Ceará deve ser beneficiado com leilão
O preço para as baterias, pelo menos por enquanto, ainda é um entrave, muito em virtude da atual estabilidade para geração de energia. Por isso, Markus Vlasits acredita que, pelo menos neste primeiro momento, o armazenamento é a solução ideal para o início do uso dos Bess.
"Esse sinal econômico não ajuda. Na reserva de capacidade, a gente presta um serviço que o sistema elétrico precisa que, junto com a usina, gera sinergias. Segundo passo é que, até agora, não tivemos o marco regulatório adequado. Tudo dando certo, vai mudar rapidinho. O ONS também está trabalhando nos procedimentos de rede técnicos", diz.
O Ceará deve continuar com protagonismo na região para Vlasits, principalmente envolvendo cifras bilionárias. A ideia é de que o primeiro leilão já traga um aporte significativo, com investimentos que podem chegar a R$ 40 bilhões.

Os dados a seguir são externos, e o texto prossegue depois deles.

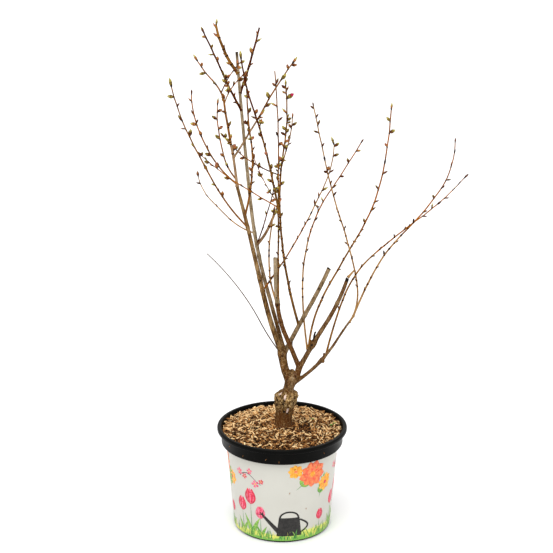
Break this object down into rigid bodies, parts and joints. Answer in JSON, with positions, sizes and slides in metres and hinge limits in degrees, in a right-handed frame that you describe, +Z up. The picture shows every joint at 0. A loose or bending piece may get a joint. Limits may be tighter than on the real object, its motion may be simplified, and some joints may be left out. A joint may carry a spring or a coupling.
{
  "type": "potted flowering cherry tree",
  "caption": "Young grafted flowering cherry, leafless and in swelling bud, with pruned stubs and thin shoots, in a flanged round nursery pot with a printed sleeve and wood-chip mulch.",
  "frame": {"origin": "middle of the pot's flat underside, on the floor", "axes": "+Z up along the trunk, +X to the viewer's right as pictured, +Y to the back"},
  "size_m": [0.6102, 0.3581, 1.0824],
  "materials": {
    "pot": "satin black moulded plastic",
    "label": null,
    "mulch": "shredded golden-tan wood chips",
    "bark": "grey-brown bark with darker lenticels",
    "twigs": "smooth brown young bark with swelling buds"
  },
  "bodies": {
    "root": {"pot": "pot", "label_sleeve": "label", "mulch": "mulch", "trunk": "bark", "stem_left": "bark", "stem_right": "bark", "bough_outer_left": "bark", "bough_leader": "bark", "bough_crossing": "bark", "bough_low_right": "bark", "stub_inner_right": "bark", "stub_outer_right": "bark", "stub_upright": "bark", "twigs_outer_left": "twigs", "twigs_far_left": "twigs", "twigs_low_left": "twigs", "twigs_inner_left": "twigs", "twigs_across": "twigs", "twigs_leader_side": "twigs", "twigs_top_right": "twigs", "twigs_top_left": "twigs", "twigs_top_middle": "twigs", "twigs_centre": "twigs", "twigs_centre_left": "twigs", "twigs_centre_right": "twigs", "twigs_back_right": "twigs", "twigs_right": "twigs", "twigs_far_right": "twigs", "twigs_outer_right": "twigs", "twigs_front_right": "twigs", "twig_dead_wire": "twigs", "twig_stub_end": "twigs"}
  },
  "joints": []
}
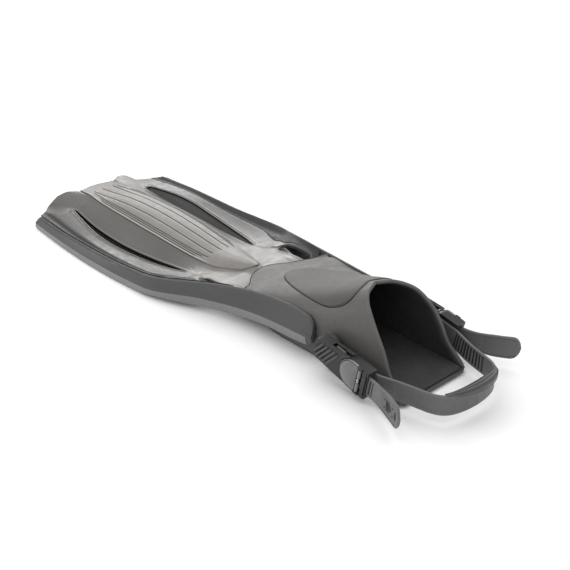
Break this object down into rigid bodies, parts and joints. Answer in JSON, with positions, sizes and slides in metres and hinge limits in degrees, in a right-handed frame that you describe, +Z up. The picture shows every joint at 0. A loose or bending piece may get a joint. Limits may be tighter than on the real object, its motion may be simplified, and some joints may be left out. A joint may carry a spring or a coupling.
{
  "type": "swim fin",
  "caption": "Open-heel scuba fin with a channelled blade, side rails, a rubber foot pocket and a quick-release heel strap.",
  "frame": {"origin": "on the sole's standing plane, on the centre plane, 5 mm ahead of the heel edge of the tread", "axes": "+Y runs from the heel to the blade tip, +Z is up from the sole, +X is to the right when looking towards the tip"},
  "size_m": [0.238, 0.7225, 0.092],
  "materials": {
    "blade_plastic": "satin moulded plastic",
    "leaf_rubber": "fine-grained matt rubber",
    "rail_rubber": "matt rubber",
    "membrane_rubber": "smooth matt rubber",
    "pocket_rubber": "satin rubber",
    "instep_rubber": "satin rubber",
    "chassis_plastic": "satin moulded plastic",
    "footbed_rubber": "pebbled matt rubber",
    "tread_rubber": "matt rubber",
    "post_plastic": "smooth moulded plastic",
    "buckle_plastic": "semi-gloss moulded plastic",
    "lever_plastic": "semi-gloss moulded plastic",
    "button_plastic": "semi-gloss moulded plastic",
    "strap_rubber": "matt moulded rubber",
    "tab_rubber": "matt moulded rubber",
    "pin_steel": "drawn stainless steel",
    "spring_steel": "drawn stainless steel wire"
  },
  "bodies": {
    "fin": {"blade": "blade_plastic", "center_panel": "leaf_rubber", "left_rail": "rail_rubber", "right_rail": "rail_rubber", "left_membrane": "membrane_rubber", "right_membrane": "membrane_rubber", "foot_pocket": "pocket_rubber", "instep_panel": "instep_rubber", "sole_plate": "chassis_plastic", "footbed": "footbed_rubber", "outsole": "tread_rubber", "left_anchor_arm": "chassis_plastic", "right_anchor_arm": "chassis_plastic", "left_anchor_post": "post_plastic", "right_anchor_post": "post_plastic"},
    "left_receiver": {"left_receiver": "buckle_plastic"},
    "right_receiver": {"right_receiver": "buckle_plastic"},
    "strap": {"heel_strap": "strap_rubber", "heel_tab": "tab_rubber", "left_buckle_body": "buckle_plastic", "right_buckle_body": "buckle_plastic", "left_strap_bar": "pin_steel", "right_strap_bar": "pin_steel", "left_pawl_pin": "pin_steel", "right_pawl_pin": "pin_steel", "left_pawl_spring": "spring_steel", "right_pawl_spring": "spring_steel"},
    "left_lever": {"left_pawl_lever": "lever_plastic"},
    "right_lever": {"right_pawl_lever": "lever_plastic"},
    "left_upper_button": {"left_upper_button": "button_plastic"},
    "left_lower_button": {"left_lower_button": "button_plastic"},
    "right_upper_button": {"right_upper_button": "button_plastic"},
    "right_lower_button": {"right_lower_button": "button_plastic"}
  },
  "joints": [
    {"name": "strap_swing", "type": "hinge", "parent": "fin", "child": "left_receiver", "pos_m": [-0.063, 0.09, 0.037], "axis": [-1, 0, 0], "range_deg": [-3, 110]},
    {"name": "right_receiver_swing", "type": "hinge", "parent": "fin", "child": "right_receiver", "pos_m": [0.063, 0.09, 0.037], "axis": [-1, 0, 0], "range_deg": [-3, 110]},
    {"name": "strap_release", "type": "slide", "parent": "left_receiver", "child": "strap", "axis": [0, -0.9816, -0.1908], "range_m": [0, 0.03]},
    {"name": "left_lever_lift", "type": "hinge", "parent": "strap", "child": "left_lever", "pos_m": [-0.0756, 0.03375, 0.02607], "axis": [0, -0.1908, 0.9816], "range_deg": [0, 30], "stiffness_Nm_per_rad": 0.03},
    {"name": "right_lever_lift", "type": "hinge", "parent": "strap", "child": "right_lever", "pos_m": [0.0756, 0.03375, 0.02607], "axis": [0, 0.1908, -0.9816], "range_deg": [0, 30], "stiffness_Nm_per_rad": 0.03},
    {"name": "left_upper_press", "type": "slide", "parent": "strap", "child": "left_upper_button", "axis": [0, 0.1908, -0.9816], "range_m": [0, 0.0025], "stiffness_N_per_m": 200},
    {"name": "left_lower_press", "type": "slide", "parent": "strap", "child": "left_lower_button", "axis": [0, -0.1908, 0.9816], "range_m": [0, 0.0025], "stiffness_N_per_m": 200},
    {"name": "right_upper_press", "type": "slide", "parent": "strap", "child": "right_upper_button", "axis": [0, 0.1908, -0.9816], "range_m": [0, 0.0025], "stiffness_N_per_m": 200},
    {"name": "right_lower_press", "type": "slide", "parent": "strap", "child": "right_lower_button", "axis": [0, -0.1908, 0.9816], "range_m": [0, 0.0025], "stiffness_N_per_m": 200}
  ],
  "couplings": [
    {"joint": "right_receiver_swing", "follows": "strap_swing", "ratio": 1}
  ]
}
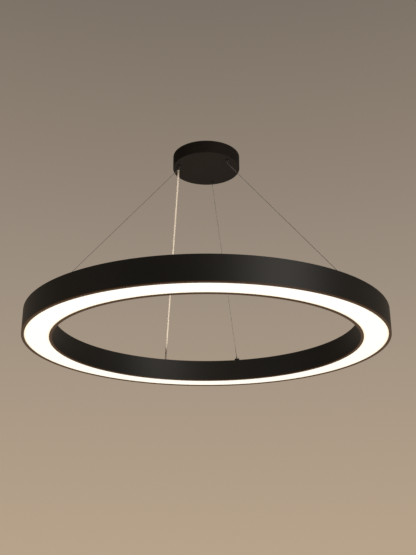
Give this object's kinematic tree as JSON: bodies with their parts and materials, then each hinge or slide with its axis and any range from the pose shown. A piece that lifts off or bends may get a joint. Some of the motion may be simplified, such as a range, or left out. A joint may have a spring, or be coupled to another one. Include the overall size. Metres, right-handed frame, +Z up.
{
  "type": "led ring chandelier",
  "caption": "Black ring pendant lamp with an opal light ring underneath, hung level from a round canopy by steel wires, with a clear power cable.",
  "frame": {"origin": "centre of the ceiling plate's upper face, in the ceiling's plane and on the ring's axis", "axes": "+Z up, square to the ceiling and along the ring's axis; -Y is the side that the picture was taken from"},
  "size_m": [0.9999, 0.9999, 0.59],
  "materials": {
    "ring_coat": "satin black powder coat on rolled aluminium",
    "canopy_coat": "satin black powder coat on drawn steel",
    "zinc_steel": "bright zinc plated steel",
    "tray_aluminium": "white painted aluminium sheet",
    "opal": "opal acrylic, lit warm white from behind",
    "board_white": "aluminium core circuit board, white mask",
    "chip": "light chips with yellow phosphor",
    "plug_white": "white nylon",
    "lead_white": "plastic insulated leads",
    "wire_steel": "stranded steel wire",
    "gripper_black": "black plated brass",
    "nickel": "nickel plated brass",
    "spring_steel": "spring steel",
    "gland_black": "black nylon",
    "clear_cable": "clear plastic sheath over three cores",
    "block_grey": "light grey polyamide",
    "driver_green": "driver circuit board with its components"
  },
  "bodies": {
    "canopy": {"ceiling_plate": "zinc_steel", "canopy_cup": "canopy_coat", "canopy_side_screws": "canopy_coat", "earth_screw": "nickel", "gripper_caps": "nickel", "canopy_lock_nuts": "nickel", "wire_tails": "wire_steel", "canopy_cable_gland": "gland_black", "canopy_cable_end": "clear_cable", "mains_terminal_block": "block_grey", "mains_terminal_screws": "nickel", "power_cable": "clear_cable", "gripper_body_far": "gripper_black", "gripper_spring_far": "spring_steel", "suspension_wire_far": "wire_steel", "gripper_body_left": "gripper_black", "gripper_spring_left": "spring_steel", "suspension_wire_left": "wire_steel", "gripper_body_right": "gripper_black", "gripper_spring_right": "spring_steel", "suspension_wire_right": "wire_steel"},
    "ring": {"outer_band": "ring_coat", "inner_band": "ring_coat", "top_cover": "ring_coat", "cover_screws": "ring_coat", "diffuser": "opal", "gear_tray": "tray_aluminium", "tray_screws": "zinc_steel", "led_board_1": "board_white", "led_board_2": "board_white", "led_board_3": "board_white", "led_board_4": "board_white", "led_board_5": "board_white", "led_board_6": "board_white", "led_chips": "chip", "board_connectors": "plug_white", "board_leads": "lead_white", "ring_leads": "lead_white", "driver_output_leads": "lead_white", "driver_cases": "zinc_steel", "driver_lids": "zinc_steel", "driver_boards": "driver_green", "anchor_bridges": "zinc_steel", "anchor_forks": "nickel", "ring_lock_nuts": "zinc_steel", "ring_cable_gland": "gland_black", "ring_terminal_block": "block_grey", "ring_cable_end": "clear_cable"},
    "release_far": {"release_sleeve_far": "gripper_black", "gripper_balls_far": "nickel"},
    "release_left": {"release_sleeve_left": "gripper_black", "gripper_balls_left": "nickel"},
    "release_right": {"release_sleeve_right": "gripper_black", "gripper_balls_right": "nickel"},
    "swivel_far": {"anchor_barrel_far": "nickel", "wire_ferrule_far": "nickel"},
    "swivel_left": {"anchor_barrel_left": "nickel", "wire_ferrule_left": "nickel"},
    "swivel_right": {"anchor_barrel_right": "nickel", "wire_ferrule_right": "nickel"}
  },
  "joints": [
    {"name": "ring_height", "type": "slide", "parent": "canopy", "child": "ring", "axis": [0, 0, 1], "range_m": [0, 0.2], "deforming": ["suspension_wire_far", "suspension_wire_left", "suspension_wire_right", "power_cable"]},
    {"name": "release_press_far", "type": "slide", "parent": "canopy", "child": "release_far", "axis": [0, 0, 1], "range_m": [0, 0.002], "stiffness_N_per_m": 500, "springref_m": -0.002, "deforming": ["gripper_spring_far"]},
    {"name": "release_press_left", "type": "slide", "parent": "canopy", "child": "release_left", "axis": [0, 0, 1], "range_m": [0, 0.002], "stiffness_N_per_m": 500, "springref_m": -0.002, "deforming": ["gripper_spring_left"]},
    {"name": "release_press_right", "type": "slide", "parent": "canopy", "child": "release_right", "axis": [0, 0, 1], "range_m": [0, 0.002], "stiffness_N_per_m": 500, "springref_m": -0.002, "deforming": ["gripper_spring_right"]},
    {"name": "swivel_turn_far", "type": "hinge", "parent": "ring", "child": "swivel_far", "pos_m": [0.10348, 0.44821, -0.513], "axis": [0.9744, -0.225, 0], "range_deg": [0, 15.87]},
    {"name": "swivel_turn_left", "type": "hinge", "parent": "ring", "child": "swivel_left", "pos_m": [-0.4399, -0.13449, -0.513], "axis": [-0.2924, 0.9563, 0], "range_deg": [0, 15.87]},
    {"name": "swivel_turn_right", "type": "hinge", "parent": "ring", "child": "swivel_right", "pos_m": [0.33642, -0.31372, -0.513], "axis": [-0.682, -0.7314, 0], "range_deg": [0, 15.87]}
  ],
  "couplings": [
    {"joint": "swivel_turn_far", "follows": "ring_height", "rad_per_m": 1.3801},
    {"joint": "swivel_turn_left", "follows": "ring_height", "rad_per_m": 1.3801},
    {"joint": "swivel_turn_right", "follows": "ring_height", "rad_per_m": 1.3801}
  ]
}
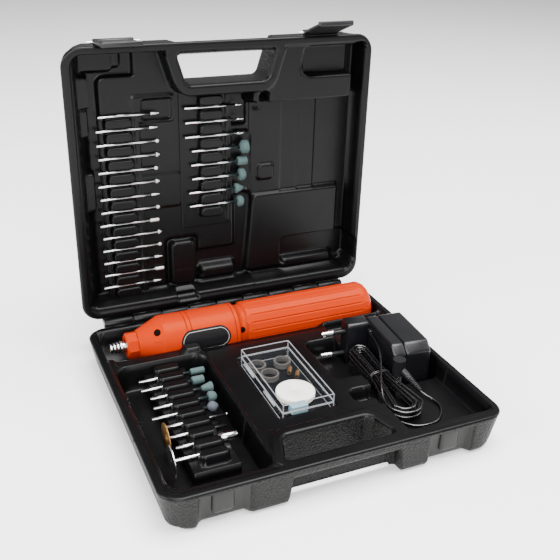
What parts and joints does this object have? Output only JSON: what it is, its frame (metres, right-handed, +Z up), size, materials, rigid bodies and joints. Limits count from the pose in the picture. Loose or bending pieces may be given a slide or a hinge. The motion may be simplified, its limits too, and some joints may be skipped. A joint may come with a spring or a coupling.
{
  "type": "rotary tool kit",
  "caption": "Cased rotary tool kit: slim battery-size motor tool, bits in racks, wall adapter with hanked lead and a clear accessory box, in a hinged case.",
  "frame": {"origin": "centre of the underside of the case base", "axes": "+X to the right along the tool, +Y back to the hinge, +Z up"},
  "size_m": [0.236, 0.2379, 0.2501],
  "materials": {
    "case_plastic": "blow moulded black plastic, smooth inside, pebbled outside",
    "orange_plastic": "moulded orange plastic, satin gloss",
    "black_plastic": "moulded black plastic",
    "label_film": "black film with a grey edge line, left bare",
    "adapter_plastic": "fine grained black moulding",
    "cord_pvc": "black flexible vinyl",
    "bright_metal": "polished, plated",
    "tool_steel": "turned steel",
    "brass_metal": "brass",
    "stone_teal": "bonded abrasive grain",
    "felt_white": "pressed wool felt",
    "sanding_grey": "coated abrasive bands",
    "ferrite": "ferrite and carbon",
    "board_green": "laminate board",
    "clear_plastic": "clear moulded polystyrene"
  },
  "bodies": {
    "case": {"case_base": "case_plastic", "hinge_pin": "tool_steel", "adapter_cover": "adapter_plastic", "adapter_body": "adapter_plastic", "plug_block": "adapter_plastic", "plug_pins": "bright_metal", "pin_sleeves": "adapter_plastic", "transformer_core": "tool_steel", "transformer_coil": "brass_metal", "circuit_board": "board_green", "lead_hank": "cord_pvc", "lead_adapter_end": "cord_pvc", "lead_plug_end": "cord_pvc", "lead_tie": "cord_pvc", "plug_strain_relief": "cord_pvc", "power_plug_body": "cord_pvc", "power_plug_barrel": "bright_metal", "stone_points_base": "stone_teal", "engraving_points_base": "bright_metal", "wire_wheel_bit": "brass_metal", "drum_mandrel": "bright_metal", "steel_wheel_bit": "tool_steel"},
    "lid": {"case_lid": "case_plastic", "latch_pins": "tool_steel", "diamond_points_lid": "tool_steel", "engraving_points_lid": "bright_metal", "stone_points_lid": "stone_teal"},
    "left_latch": {"latch_left": "case_plastic"},
    "right_latch": {"latch_right": "case_plastic"},
    "tool": {"nose_cap": "orange_plastic", "front_housing": "orange_plastic", "housing_screw": "tool_steel", "grip_sleeve": "orange_plastic", "tail_cap": "orange_plastic", "power_socket": "black_plastic", "label_plate": "label_film", "switch_body": "black_plastic", "motor_can": "tool_steel", "motor_end_bell": "tool_steel", "motor_magnets": "ferrite", "motor_bushes": "brass_metal", "motor_brushes": "ferrite", "brush_springs": "tool_steel", "motor_mounts": "black_plastic", "spindle_bearing": "tool_steel"},
    "spindle": {"collet_nut": "bright_metal", "collet": "brass_metal", "chuck_body": "bright_metal", "spindle_shaft": "tool_steel", "shaft_coupling": "tool_steel", "motor_shaft": "tool_steel", "armature": "tool_steel", "commutator": "brass_metal"},
    "switch": {"switch_slider": "black_plastic"},
    "accessory_box": {"clear_box_base": "clear_plastic", "felt_wheel": "felt_white", "sanding_bands": "sanding_grey", "spare_collets": "brass_metal", "dressing_stone": "stone_teal"},
    "box_cover": {"clear_box_cover": "clear_plastic"}
  },
  "joints": [
    {"name": "lid_hinge", "type": "hinge", "parent": "case", "child": "lid", "pos_m": [0, 0.1085, 0.027], "axis": [-1, 0, 0], "range_deg": [-90, 0]},
    {"name": "left_latch_hinge", "type": "hinge", "parent": "lid", "child": "left_latch", "pos_m": [-0.0805, 0.1147, 0.2383], "axis": [-1, 0, 0], "range_deg": [-4, 106]},
    {"name": "right_latch_hinge", "type": "hinge", "parent": "lid", "child": "right_latch", "pos_m": [0.0755, 0.1147, 0.2383], "axis": [-1, 0, 0], "range_deg": [-20, 90]},
    {"name": "tool_lift", "type": "slide", "parent": "case", "child": "tool", "axis": [0, 0, 1], "range_m": [0, 0.06]},
    {"name": "spindle_spin", "type": "hinge", "parent": "tool", "child": "spindle", "pos_m": [0, 0.0779, 0.0225], "axis": [1, 0, 0], "continuous": true},
    {"name": "switch_slide", "type": "slide", "parent": "tool", "child": "switch", "axis": [1, 0, 0], "range_m": [0, 0.004]},
    {"name": "box_lift", "type": "slide", "parent": "case", "child": "accessory_box", "axis": [0, 0, 1], "range_m": [0, 0.04]},
    {"name": "box_cover_hinge", "type": "hinge", "parent": "accessory_box", "child": "box_cover", "pos_m": [-0.02125, -0.009, 0.0222], "axis": [0, -1, 0], "range_deg": [0, 85]}
  ]
}
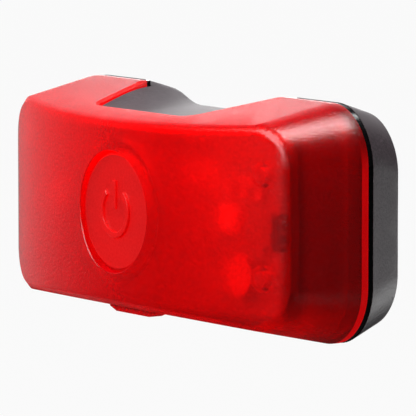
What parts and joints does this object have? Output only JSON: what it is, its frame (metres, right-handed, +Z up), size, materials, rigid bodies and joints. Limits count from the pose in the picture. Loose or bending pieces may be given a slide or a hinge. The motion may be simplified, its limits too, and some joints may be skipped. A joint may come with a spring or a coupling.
{
  "type": "helmet rear light",
  "caption": "Small rounded rear safety light with a bowed translucent red lens, a round push button, a dark base with a scooped top and a clip for a helmet strap.",
  "frame": {"origin": "middle of the clip's throat, between the base's back face and the clip's tongue", "axes": "+X to the right seen from the front of the light, -Y out of the lens, +Z up; the clip slides on along Z"},
  "size_m": [0.057, 0.0227, 0.025],
  "materials": {
    "lens_plastic": "translucent red polycarbonate, fine satin texture",
    "base_plastic": "dark grey moulded plastic, fine texture",
    "seal_rubber": "smooth black seal rubber",
    "seal_silicone": "soft translucent silicone",
    "screw_steel": "zinc-plated steel",
    "cell_steel": "nickel-plated steel, bright",
    "insulator": "moulded sealing ring",
    "contact_metal": "nickel-plated spring strip",
    "board": "white solder mask on glass-fibre board",
    "component_black": "moulded black epoxy",
    "led_package": "white package",
    "led_dome": "clear silicone dome",
    "resistor_ceramic": "white alumina with tinned ends",
    "ferrite": "grey ferrite drum with enamelled copper winding",
    "capacitor_ceramic": "tan ceramic with tinned ends"
  },
  "bodies": {
    "base": {"base_housing": "base_plastic", "lens_gasket": "seal_rubber", "helmet_clip": "base_plastic", "clip_screws": "screw_steel", "cell_can": "cell_steel", "cell_cap": "cell_steel", "cell_seal": "insulator", "cell_strip": "contact_metal"},
    "lens_unit": {"front_lens": "lens_plastic", "button_seal": "seal_silicone", "circuit_board": "board", "board_screws": "screw_steel", "switch_body": "component_black", "switch_frame": "contact_metal", "led_left": "led_package", "led_right": "led_package", "led_dome_left": "led_dome", "led_dome_right": "led_dome", "driver_chip": "component_black", "resistors": "resistor_ceramic", "capacitors": "capacitor_ceramic", "inductor": "ferrite", "contact_negative": "contact_metal", "contact_positive": "contact_metal"},
    "mode_button": {"mode_button": "lens_plastic"},
    "switch_plunger": {"switch_plunger": "component_black"}
  },
  "joints": [
    {"name": "lens_release", "type": "slide", "parent": "base", "child": "lens_unit", "axis": [0, -1, 0], "range_m": [0, 0.016]},
    {"name": "mode_button_press", "type": "slide", "parent": "lens_unit", "child": "mode_button", "axis": [0, 1, 0], "range_m": [0, 0.0003], "stiffness_N_per_m": 1500},
    {"name": "switch_plunger_press", "type": "slide", "parent": "lens_unit", "child": "switch_plunger", "axis": [0, 1, 0], "range_m": [0, 0.0003]}
  ],
  "couplings": [
    {"joint": "switch_plunger_press", "follows": "mode_button_press", "ratio": 1}
  ]
}
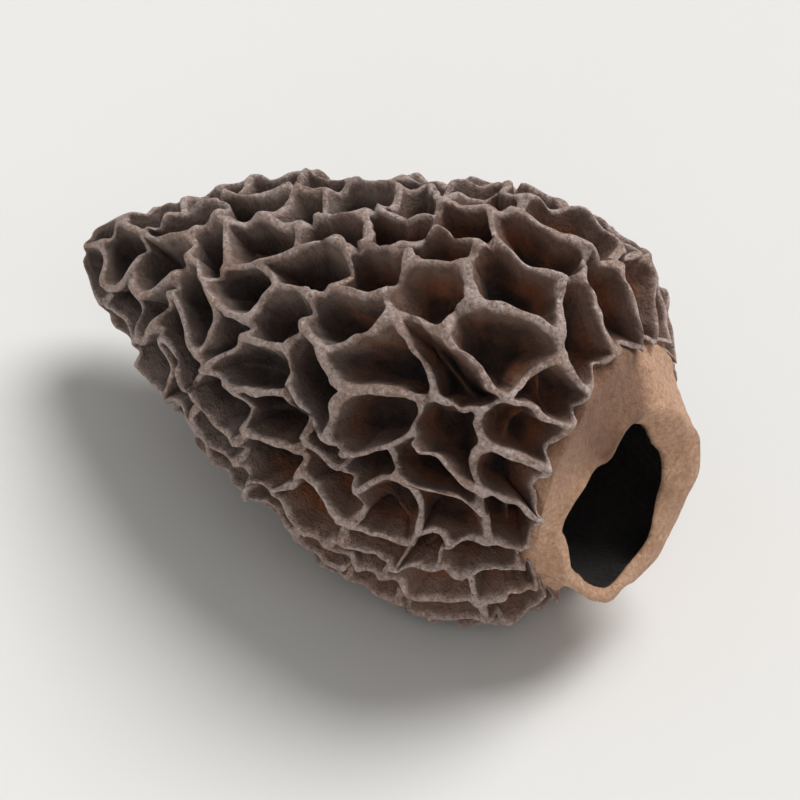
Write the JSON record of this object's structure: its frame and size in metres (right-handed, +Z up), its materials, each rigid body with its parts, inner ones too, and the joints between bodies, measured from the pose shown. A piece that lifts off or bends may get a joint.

"Para todos os estados do Nordeste, mas como o Ceará tem um papel tão relevante na geração renovável, vislumbro uma grande oportunidade de investimento. A gente pleteou, perante o ministério, que esse leilão de baterias contrate pelo menos de 3 a 4 GW, e estamos falando de um montante de investimento na faixa de até R$ 40 bilhões só neste primeiro leilão. Isso traz novos investimentos para o Ceará", projeta.
A reportagem entrou em contato com a Associação Brasileira de Geradoras Termelétricas (Abraget) para entender como o setor lida com a concorrência dos Bess, bem como a questão da competitividade das baterias e do diferencial que tornam essas usinas mais vantajosas. Quando houver retorno dos questionamentos, este material será atualizado.